Кроме того, не должно быть никаких явных препятствующих факторов для установления связи. Например, если между заложниками и захватчиками существуют очевидные расовые, религиозные, национальные противоречия или если террористы проявляют особую и не мотивированную жестокость. Если же отношение захватчиков к жертвам достаточно «гуманное», то заложник видит именно в агрессоре залог своей безопасности и жизни. Когда же совместное пребывание затягивается, то начинаются личные взаимоотношения, в ходе которых жертва узнаёт о жизни и идейных мотивах террориста. В конце концов, может наступить фаза, когда человек понимает, принимает и даже разделяет как свои собственные взгляды и цели захватчика.
В последние годы активно используется термин «бытовой Стокгольмский синдром», который обозначает эмоциональную привязанность между жертвой насилия и агрессором, когда речь идёт об отношениях внутри одной семьи. Стандартный вариант предполагает, что в качестве жертвы выступает женщина или дети, в качестве «террориста» - мужчина, глава семьи или просто наиболее физически сильный член семьи. С точки зрения традиционной патриархальной семьи ситуация, когда её глава-мужчина использует физические наказания (исключая немотивированное систематическое насилие), а остальные члены воспринимают это как должное и не меняют своего отношения к отцу и мужу, не является аномальной. В условиях современного общества, активного распространения ценностей эмансипации и равноправной семьи, такая картина, разумеется, воспринимается как чрезвычайная и сродни захвату заложников.
От грабителей банков до террористов
Синдром заложника стал именоваться Стокгольмским синдромом после случая в августе 1973 года, произошедшего в шведской столице. Из местной тюрьмы сбежал заключённый, который сумел захватить здание банка и четырёх заложников, трое из которых были женщинами. По требованию преступника, к нему был доставлен из тюрьмы его сокамерник. Первоначально бандиты обращались с жертвами достаточно жёстко, но с какого-то момента отношения между ними изменились. Заложники стали испытывать симпатию к захватчикам и даже помогать им. В итоге, когда через пять дней входе штурма преступники были захвачены, заложники до последнего момента выражали солидарность с ними. Впоследствии женщины признались, что боялись полицейских, а не бандитов. С последними они были в хороших отношениях и даже, по некоторым данным, вступали в интимную близость.

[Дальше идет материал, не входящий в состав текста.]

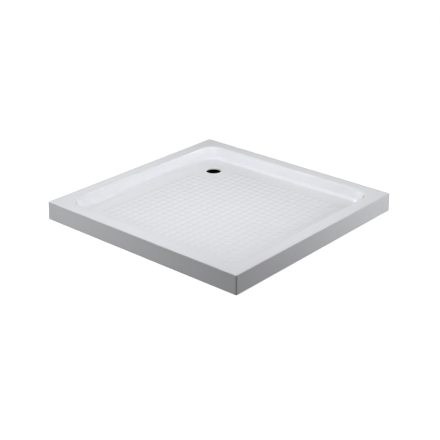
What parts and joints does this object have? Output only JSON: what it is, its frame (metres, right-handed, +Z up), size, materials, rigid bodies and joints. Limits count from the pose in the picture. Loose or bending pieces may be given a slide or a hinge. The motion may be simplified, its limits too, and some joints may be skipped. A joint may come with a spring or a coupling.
{
  "type": "shower tray",
  "caption": "Square low shower tray with a flat rim, sunken basin with a slip-resistant field of raised pads, corner outlet hole and hidden levelling feet.",
  "frame": {"origin": "centre of the underside, on the floor that the tray stands on", "axes": "+Z up; +X right and +Y back, with the outlet in the back right corner"},
  "size_m": [0.9, 0.9, 0.07],
  "materials": {
    "white_acrylic": "glossy white cast acrylic",
    "glass_fibre_laminate": "sprayed glass fibre and resin, rough",
    "chipboard": "raw chipboard",
    "softwood": "planed softwood",
    "rubber": "matt black rubber",
    "zinc_plated_steel": "bright zinc plating",
    "black_nylon": "moulded, matt"
  },
  "bodies": {
    "tray": {"tray_shell": "white_acrylic", "glass_fibre_backing": "glass_fibre_laminate", "base_board": "chipboard", "support_pads": "rubber", "batten_front": "softwood", "batten_back": "softwood", "batten_left": "softwood", "batten_right": "softwood", "foot_plates": "zinc_plated_steel", "plate_screws": "zinc_plated_steel", "lock_nuts": "zinc_plated_steel"},
    "foot_front_left": {"foot_pad_front_left": "black_nylon", "foot_sole_front_left": "rubber"},
    "screw_front_left": {"stud_front_left": "zinc_plated_steel"},
    "foot_front_middle": {"foot_pad_front_middle": "black_nylon", "foot_sole_front_middle": "rubber"},
    "screw_front_middle": {"stud_front_middle": "zinc_plated_steel"},
    "foot_front_right": {"foot_pad_front_right": "black_nylon", "foot_sole_front_right": "rubber"},
    "screw_front_right": {"stud_front_right": "zinc_plated_steel"},
    "foot_right_middle": {"foot_pad_right_middle": "black_nylon", "foot_sole_right_middle": "rubber"},
    "screw_right_middle": {"stud_right_middle": "zinc_plated_steel"},
    "foot_back_right": {"foot_pad_back_right": "black_nylon", "foot_sole_back_right": "rubber"},
    "screw_back_right": {"stud_back_right": "zinc_plated_steel"},
    "foot_back_middle": {"foot_pad_back_middle": "black_nylon", "foot_sole_back_middle": "rubber"},
    "screw_back_middle": {"stud_back_middle": "zinc_plated_steel"},
    "foot_back_left": {"foot_pad_back_left": "black_nylon", "foot_sole_back_left": "rubber"},
    "screw_back_left": {"stud_back_left": "zinc_plated_steel"},
    "foot_left_middle": {"foot_pad_left_middle": "black_nylon", "foot_sole_left_middle": "rubber"},
    "screw_left_middle": {"stud_left_middle": "zinc_plated_steel"}
  },
  "joints": [
    {"name": "foot_drop_front_left", "type": "slide", "parent": "tray", "child": "foot_front_left", "axis": [0, 0, -1], "range_m": [0, 0.012]},
    {"name": "stud_turn_front_left", "type": "hinge", "parent": "foot_front_left", "child": "screw_front_left", "pos_m": [-0.422, -0.422, 0.02], "axis": [0, 0, -1], "range_deg": [0, 2880]},
    {"name": "foot_drop_front_middle", "type": "slide", "parent": "tray", "child": "foot_front_middle", "axis": [0, 0, -1], "range_m": [0, 0.012]},
    {"name": "stud_turn_front_middle", "type": "hinge", "parent": "foot_front_middle", "child": "screw_front_middle", "pos_m": [0, -0.422, 0.02], "axis": [0, 0, -1], "range_deg": [0, 2880]},
    {"name": "foot_drop_front_right", "type": "slide", "parent": "tray", "child": "foot_front_right", "axis": [0, 0, -1], "range_m": [0, 0.012]},
    {"name": "stud_turn_front_right", "type": "hinge", "parent": "foot_front_right", "child": "screw_front_right", "pos_m": [0.422, -0.422, 0.02], "axis": [0, 0, -1], "range_deg": [0, 2880]},
    {"name": "foot_drop_right_middle", "type": "slide", "parent": "tray", "child": "foot_right_middle", "axis": [0, 0, -1], "range_m": [0, 0.012]},
    {"name": "stud_turn_right_middle", "type": "hinge", "parent": "foot_right_middle", "child": "screw_right_middle", "pos_m": [0.422, 0, 0.02], "axis": [0, 0, -1], "range_deg": [0, 2880]},
    {"name": "foot_drop_back_right", "type": "slide", "parent": "tray", "child": "foot_back_right", "axis": [0, 0, -1], "range_m": [0, 0.012]},
    {"name": "stud_turn_back_right", "type": "hinge", "parent": "foot_back_right", "child": "screw_back_right", "pos_m": [0.422, 0.422, 0.02], "axis": [0, 0, -1], "range_deg": [0, 2880]},
    {"name": "foot_drop_back_middle", "type": "slide", "parent": "tray", "child": "foot_back_middle", "axis": [0, 0, -1], "range_m": [0, 0.012]},
    {"name": "stud_turn_back_middle", "type": "hinge", "parent": "foot_back_middle", "child": "screw_back_middle", "pos_m": [0, 0.422, 0.02], "axis": [0, 0, -1], "range_deg": [0, 2880]},
    {"name": "foot_drop_back_left", "type": "slide", "parent": "tray", "child": "foot_back_left", "axis": [0, 0, -1], "range_m": [0, 0.012]},
    {"name": "stud_turn_back_left", "type": "hinge", "parent": "foot_back_left", "child": "screw_back_left", "pos_m": [-0.422, 0.422, 0.02], "axis": [0, 0, -1], "range_deg": [0, 2880]},
    {"name": "foot_drop_left_middle", "type": "slide", "parent": "tray", "child": "foot_left_middle", "axis": [0, 0, -1], "range_m": [0, 0.012]},
    {"name": "stud_turn_left_middle", "type": "hinge", "parent": "foot_left_middle", "child": "screw_left_middle", "pos_m": [-0.422, 0, 0.02], "axis": [0, 0, -1], "range_deg": [0, 2880]}
  ],
  "couplings": [
    {"joint": "stud_turn_front_left", "follows": "foot_drop_front_left", "rad_per_m": 4188.8},
    {"joint": "stud_turn_front_middle", "follows": "foot_drop_front_middle", "rad_per_m": 4188.8},
    {"joint": "stud_turn_front_right", "follows": "foot_drop_front_right", "rad_per_m": 4188.8},
    {"joint": "stud_turn_right_middle", "follows": "foot_drop_right_middle", "rad_per_m": 4188.8},
    {"joint": "stud_turn_back_right", "follows": "foot_drop_back_right", "rad_per_m": 4188.8},
    {"joint": "stud_turn_back_middle", "follows": "foot_drop_back_middle", "rad_per_m": 4188.8},
    {"joint": "stud_turn_back_left", "follows": "foot_drop_back_left", "rad_per_m": 4188.8},
    {"joint": "stud_turn_left_middle", "follows": "foot_drop_left_middle", "rad_per_m": 4188.8}
  ]
}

Другой классический случай проявления стокгольмского синдрома датируется 1996-1997 годами и связан с захватом японского посольства в перуанской столице Лиме. 17 декабря 1996 года 14 террористов, проникших на территорию посольства под видом официантов, обслуживавших торжественных приём, захватили более 400 перуанских и иностранных дипломатов и гостей. Через две недели основная часть заложников была отпущена, так как террористам было сложно контролировать такое число людей на протяжении длительного времени.
Любопытно, что освобождённые заложники публично высказывали поддержку террористам, требовавшим от правительства страны освобождения своих соратников. Заложники заявляли, что вооружённые представители оппозиционных сил выступают за правое дело и отстаивают идеи справедливости. Самих же захватчиков они характеризовали с исключительно положительной стороны. В итоге через более чем четыре месяца был проведён штурм, все террористы были уничтожены, оставшиеся заложники освобождены.